There is only one thing that helps us to rise above conditions, and that is a change of outlook on life. This change is made practicable by a change of attitude. .. For a Sufi, therefore, not only patience to bear all things is necessary, but to see all things from a certain point of view that can relieve him for that moment from difficulty and pain. Very often it is one's outlook which changes a person's whole life. It can turn hell into heaven, it can turn sorrow into joy. When a person looks from a certain point of view, every little pin-prick feels like the point of a sword piercing his heart. If he looks at the same thing from a different point of view, the heart becomes sting-proof. Nothing can touch it. All things which are sent forth at that person as bullets drop down without every having touched him.

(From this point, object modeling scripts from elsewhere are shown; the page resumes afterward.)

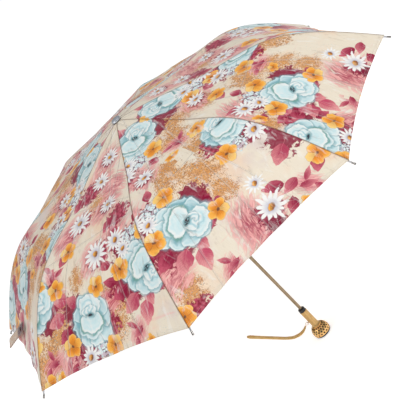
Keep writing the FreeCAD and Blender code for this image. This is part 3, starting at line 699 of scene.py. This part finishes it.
# where each cut of cloth has its flowers: grouping, down, across, turn, 1 or -1 if mirrored
CUTS = [
    [("roses", 390, 30, 0, 1), ("roses", 102, -12, 180, 1), ("fallen", 451, 145, 0, -1),
     ("pair", 486, -82, 0, 1), ("pansy", 238, 20, 0, 1), ("pansy", 201, -50, 40, 1),
     ("daisy", 186, 10, 0, 1), ("daisy", 145, -26, 0, 1), ("dabs", 365, 128, 100, 1),
     ("fallen", 244, -105, 90, 1), ("sprig", 505, 25, 0, 1), ("sprig", 311, -44, 60, 1),
     ("sprig", 330, 140, 0, 1), ("dabs", 404, -32, 20, 1)],
    [("roses", 384, 65, 0, 1), ("roses", 106, 11, 180, -1), ("fallen", 293, -97, 0, -1),
     ("pair", 481, -46, 0, 1), ("sprig", 505, 62, 20, 1), ("sprig", 498, -112, 0, -1),
     ("dabs", 262, 14, 30, 1), ("dabs", 352, -22, 60, 1), ("thicket", 405, -140, 0, 1),
     ("pansy", 469, -156, 0, 1), ("dabs", 480, 138, 90, 1), ("crimson", 514, 150, 0, 1),
     ("pansy", 498, 170, 0, 1), ("daisy", 229, 52, 0, 1), ("plume", 436, 140, 70, 1),
     ("sprig", 222, -30, 90, 1)],
    [("roses", 393, -125, 0, 1), ("fallen", 442, 22, 0, 1), ("big_daisy", 332, -18, 0, 1),
     ("big_daisy", 238, 38, 0, 1), ("daisy", 225, -32, 0, 1), ("daisy", 150, 6, 0, 1),
     ("daisy", 98, -8, 0, 1), ("pansy", 295, 56, 0, 1), ("plume", 262, 66, 60, 1),
     ("plume", 182, -34, 100, 1), ("sprig", 484, 132, 30, 1), ("pansy", 516, 150, 0, 1),
     ("dabs", 500, 165, 0, 1), ("crimson", 170, 34, 0, 1), ("crimson", 265, -66, 0, 1),
     ("sprig", 330, 96, 120, 1), ("roses", 372, 150, 200, -1), ("dabs", 210, 0, 80, 1),
     ("sprig", 495, -75, 0, 1)],
]
CUT_OF_GORE = [0, 1, 2, 0, 1, 2, 1, 2]
BLUSH = ("plume", 6, 6, 40, 50, 0.5, 1.3)
GROUPINGS = {"roses": ROSE_BOUQUET, "fallen": FALLEN_BOUQUET, "pair": DAISY_PAIR, "sprig": SPRIG,
             "pansy": single("pansy", 20, 0.4, ("leaf", 14, 12, 15, 40, 0.2, 1.0)),
             "daisy": single("daisy", 23, 0.7, BLUSH, ("thicket", 4, 4, 24, 0, 0.3, 1.0)),
             "big_daisy": single("daisy", 29, 0.2, BLUSH, ("thicket", 2, -6, 34, 0, 0.7, 1.0)),
             "dabs": single("foliage", 38, 0.5), "plume": single("plume", 46, 0.6),
             "thicket": single("thicket", 40, 0.4, ("leaf", 20, 24, 20, 60, 0.6, 1.0)),
             "crimson": single("thicket", 34, 0.9, ("leaf", 16, 22, 17, 30, 0.2, 1.0))}


def gore_motifs(gore):
    """Every motif of one gore, in the gore's own millimetres."""
    found = []
    for code, down, across, degrees, mirror in CUTS[CUT_OF_GORE[gore]]:
        turn = math.radians(degrees)
        for kind, ahead, aside, radius, spin, tone, stretch in GROUPINGS[code]:
            aside *= mirror
            spin = spin * mirror + degrees
            found.append((kind, down + ahead * math.cos(turn) - aside * math.sin(turn),
                          across + ahead * math.sin(turn) + aside * math.cos(turn),
                          radius, spin, tone, stretch))
    return found


# ---- canopy --------------------------------------------------------------------------

ROWS = 72
COLUMNS = 48
SEAM_STEPS = 120
HOLE = 4 * MM
HEM_DIP = 11 * MM
SAG = 7 * MM
CLOTH = 0.5 * MM
PUCKER, SLACK, TENSION, PULL = 1.9 * MM, 2.4 * MM, 1.3 * MM, 2.2 * MM
KNEE_REACH = 9 * MM
HUB_START, HUB_END = 6 * MM, 20 * MM
KNEE_LIFT = (3.6 * MM, 6.6 * MM)
HEM_SLOPE = math.radians(46)


def joint_place(name):
    """A hinge's rest position as (distance from the shaft, height)."""
    found = next(joint for joint in frame["joints"] if joint["name"] == name)
    x, y, z = found["pos_m"]
    return math.hypot(x, y), z


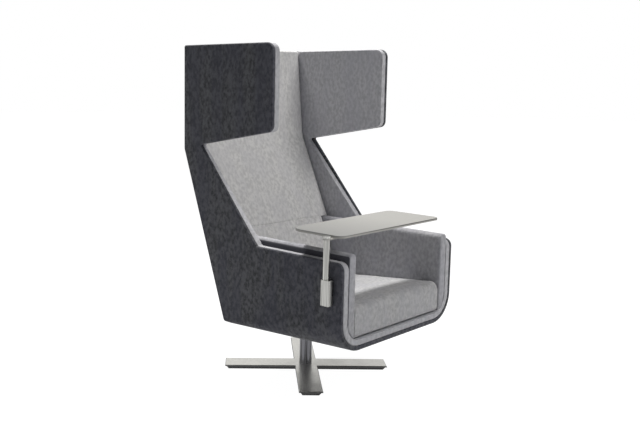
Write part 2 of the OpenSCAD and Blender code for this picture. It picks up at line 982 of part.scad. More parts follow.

What is the meaning of walking upon the water? Life is symbolized as water. There is one person who drowns in the water, there is another who swims in the water, but there is still another who walks upon it. The one who is so sensitive that, after one little pin prick he is unhappy throughout the day and night is the man of the first category. The one who takes and gives back and makes a game of life is the swimmer. He does not mind if he receives one knock, for he derives satisfaction from being able to give two knocks in return. But the one whom nothing can touch is in the world and yet is above the world. He is the one who walks upon the water; life is under his feet, both its joy an its sorrow.

Verily, independence and indifference are the two wings which enable the soul to fly.